Scenario three is a large enterprise replacing legacy finance platforms in phases while preserving manufacturing and local statutory systems for several years. A hybrid coexistence model can be appropriate if the roadmap is explicit, interfaces are rationalized early, and the organization accepts that some benefits such as full process standardization and real-time enterprise visibility will be delayed until later phases.
Executive decision framework for platform selection
The most effective platform selection framework starts with target operating model clarity. Executives should first define whether finance shared services are intended to be a transactional consolidation layer, a standardized global service model, or a broader digital finance platform. The right SaaS ERP deployment choice follows from that decision, not the other way around.
- Choose single-instance SaaS when standardization, enterprise visibility, and long-term efficiency are strategic priorities and the organization can enforce central design authority.
- Choose multi-instance SaaS when local variation is structurally necessary, but only with strong interoperability architecture and centralized governance for reporting, controls, and release management.
- Choose hybrid coexistence only when migration sequencing, acquisition complexity, or business continuity constraints make it necessary, and define a clear exit or optimization roadmap.
For CFOs, the key decision lens is whether the deployment model lowers cost per transaction while improving control quality and reporting speed. For CIOs, the lens is whether the architecture reduces complexity over time rather than relocating it into middleware and support processes. For procurement teams, the lens is whether commercial terms, extensibility rights, data portability, and service commitments support the intended operating model over the full platform lifecycle.

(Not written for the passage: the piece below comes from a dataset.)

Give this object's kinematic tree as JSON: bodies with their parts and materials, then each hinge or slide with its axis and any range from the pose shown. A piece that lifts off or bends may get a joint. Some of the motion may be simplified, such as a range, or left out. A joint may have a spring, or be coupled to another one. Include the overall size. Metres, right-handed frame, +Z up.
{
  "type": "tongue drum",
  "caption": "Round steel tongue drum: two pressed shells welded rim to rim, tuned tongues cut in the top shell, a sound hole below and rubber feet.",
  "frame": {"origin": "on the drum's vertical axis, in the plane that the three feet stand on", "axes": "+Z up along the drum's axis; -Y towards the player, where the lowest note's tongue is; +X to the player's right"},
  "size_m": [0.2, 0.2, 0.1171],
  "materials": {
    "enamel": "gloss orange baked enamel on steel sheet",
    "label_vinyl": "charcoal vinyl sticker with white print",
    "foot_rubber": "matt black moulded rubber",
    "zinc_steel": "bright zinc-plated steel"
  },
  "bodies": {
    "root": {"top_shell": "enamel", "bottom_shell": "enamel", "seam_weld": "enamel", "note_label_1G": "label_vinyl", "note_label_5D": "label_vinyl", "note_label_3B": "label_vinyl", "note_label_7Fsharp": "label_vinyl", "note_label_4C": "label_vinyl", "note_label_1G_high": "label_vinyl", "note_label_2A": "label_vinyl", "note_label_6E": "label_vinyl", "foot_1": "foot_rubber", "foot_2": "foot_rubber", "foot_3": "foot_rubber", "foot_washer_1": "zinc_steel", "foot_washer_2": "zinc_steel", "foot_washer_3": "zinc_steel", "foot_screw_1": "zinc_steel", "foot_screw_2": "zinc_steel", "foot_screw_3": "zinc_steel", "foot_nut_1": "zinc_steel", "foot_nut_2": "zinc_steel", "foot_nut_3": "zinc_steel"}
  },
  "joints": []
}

In most finance shared services transformations, the winning deployment model is the one that best balances standardization ambition with organizational readiness. Enterprises that over-index on flexibility often preserve inefficiency. Enterprises that over-index on uniformity without change readiness often create adoption resistance. The most credible modernization strategy aligns deployment architecture, governance maturity, and business process ownership from the outset.